Las dieciocho portadas que aparecen en el par de mosaicos de arriba pertenecen a discos publicados en el año dorado de 1971. Es un catálogo para temblar de placer con la tensión negra de Master of Reality (Black Sabbath), la lisergia elíptica de Tago Mago (Can), el poder desatado de Who’s Next (The Who), el protoglam de Hunky Dory (David Bowie), el soul ecológico de What’s Going On (Marvin Gaye), cuatro de los grandes discos de autor de la historia —Tapestry (Carole King), Songs of Love and Hate (Leonard Cohen), Blue (Joni Mitchell) y If I could Only Remember My Name (David Crosby)…—, la oda temática a una lolita de Histoire de Melody Nelson (Serge Gainsbourg), el funk incendiario de There’s a Riot Goin’ On (Sly & The Family Stone), el flow predictor del hip-hop de Pieces of a Man (Gil Scott-Heron)…
Podría añadir al menos otros tantos: Nilsson Schmilsson (Nilsson), Madman Across the Water (Elton John), A Nod Is as Good as a Wink… to a Blind Horse (Faces), Leon Russell and the Shelter People (Leon Russell), Muswell Hillbillies (The Kinks), Killer (Alice Cooper), Tupelo Honey (Van Morrison), Delta Momma Blues (Townes van Zandt), Crazy Horse (Crazy Horse), Aqualung (Jehtro Tull), John Prine (John Prine), Islands (King Crimson), Faust (Faust)…
Dejo fuera de la relación los discos póstumos o casi de algunos santones del hippismo editados en 1971 —L.A. Woman, el mejor álbum de los Doors, en realidad el único decente; Pearl, de Janis Joplin; Cry of Love, de Jimi Hendrix…— porque provienen del ataud que las nuevas formas musicales estaban enterrando: ya está bien de pendencias, volvamos a mover las caderas.

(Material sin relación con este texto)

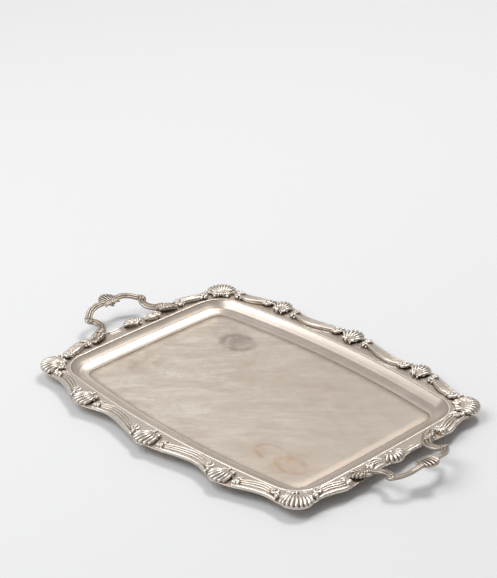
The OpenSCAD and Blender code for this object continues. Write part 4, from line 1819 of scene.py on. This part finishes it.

En estos momentos en que un disco original y sólido es infrecuente, casi imposible, pensar en un catálogo tan amplio de obras maestras en un solo año parece producto de la locura. Leyendo a Hepworth intento recordar dónde y cómo vivía yo en 1971. En mi memoria cautiva sólo restan retazos, imprecisiones de color, atisbos de momentos… La banda sonora, lo juro, se mantiene presente, viva y suena igual de afiebrada.